Illinois defines armed robbery as the taking of property from the person or presence of another by the use of force or by threatening the imminent use of force while armed with a deadly weapon. (Ill. Rev. Stat. 1987, ch. 38, pars. 18 — 1, 18 — 2.) Defendant maintains that the State failed to adequately establish the presence or threat of force requirements associated with armed robbery. The test for presence is whether the complainant’s proximity to or control over the property was so close that she could have prevented the taking if not subjected to the use or threat of force. (People v. Braverman (1930), 340 Ill. 525.) The majority opines that because defendant removed only first-floor property and the victims were held on the second floor, the presence requirement was not met. Additionally, the majority holds that the State failed to show threat or use of violence by the Dixons to force Schadt and Maloney to relinquish the property. I disagree.

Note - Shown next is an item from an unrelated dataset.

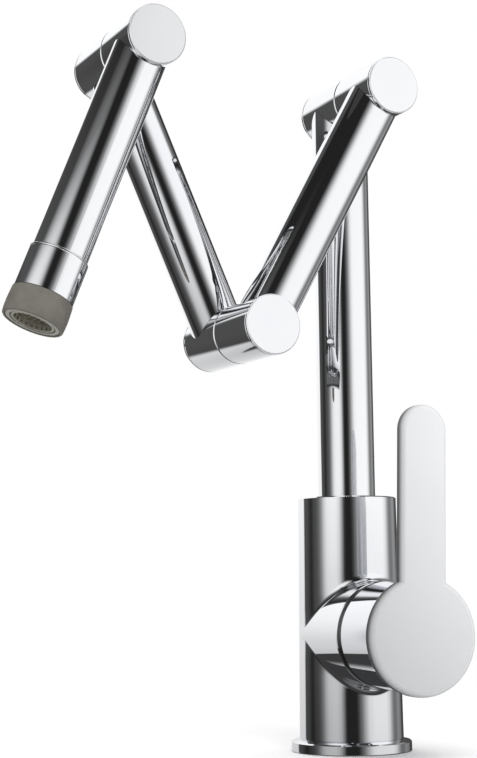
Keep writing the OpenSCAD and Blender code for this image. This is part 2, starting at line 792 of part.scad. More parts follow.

The Illinois Supreme Court has determined that the “requirement that there be a taking ‘from the person or presence’ is not *** limited to *** the immediate presence of the owner *** or custodian.” (People v. Smith (1980), 78 Ill. 2d 298, 302.) This language was directly applied in a case wherein the victim upstairs heard a noise downstairs, went down to investigate and confronted defendants in another room. After defendants left, the victim discovered items missing from the downstairs room. Although the victim was not present in the room during the taking, the property was under his care and control. (People v. Ortiz (1987), 156 Ill. App. 3d 170.) This interpretation has also been used in similar situations, including a case where one defendant held the victim at gunpoint while his co-defendant took a television from a back room (People v. Tiller (1982), 94 Ill. 2d 303), and it applies in the instant case. Although the property may not have been taken before the victims’ eyes, it was in their presence.
Additionally, the majority ascertains that the State failed to prove that threats or violence was used by the Dixons to force the victims to relinquish the property. While Illinois generally refuses to recognize initial force directed at another crime as sufficient for robbery when robbery is committed as an afterthought, such is not the case here. The record reveals nothing to support any conclusion other than that the Dixons entered the home with the intent to commit theft and their force toward the victims was to secure accomplishment of same. Accordingly, I dissent.